The image of a family split reminded me of a time in my life. A few years ago we welcomed a Japanese student named Yuki into our home. We were warned by the student exchange organizers that the students could seem cold and formal. I was concerned about a young lady coming into a house full of boys. Would the language barrier be too much to overcome? My fears were groundless. Yuki loved the boys and they loved her. My wife was overjoyed to have another female in the house. Yuki called me father, and treated me with great respect. Then came the day when Yuki had to return to Japan. As we stood in line waiting to put Yuki on the plane, she put her head on my shoulder and sobbed. As Yuki’s plane flew away, I walked to the car and it was my turn to cry. It was a horrible and painful day. There was an option to avoid the pain. To not welcome Yuki into our house in the first place. Christ tells us that answering his call will bring great joy and reward, but can also bring pain. As painful as the day of Yuki’s departure was, having her in our home was a wonderful, rewarding experience. Part of the price of loving someone is that somewhere down the road you will experience pain and grief as a result of that love.

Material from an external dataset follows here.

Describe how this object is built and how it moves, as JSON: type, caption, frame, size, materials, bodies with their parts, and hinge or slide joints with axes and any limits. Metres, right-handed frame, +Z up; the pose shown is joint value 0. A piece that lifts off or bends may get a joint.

Christ loved the disciples and he knew the world he was sending them out into. Jesus must have felt great pain knowing he was sending some of his friends to their deaths. Jesus knew what was in store for the disciples and for himself. Christ stayed faithful to his mission despite people inflicting incredible pain and humiliation on him. He remained faithful to his mission, even to death. And thank God for it.
My prayer today is for those of us who are fearful about obeying Christ’s command. Whose fear of pain keeps them from loving. That we would know that Christ loves us and that our reward for remaining faithful will be to one day see Him face to face.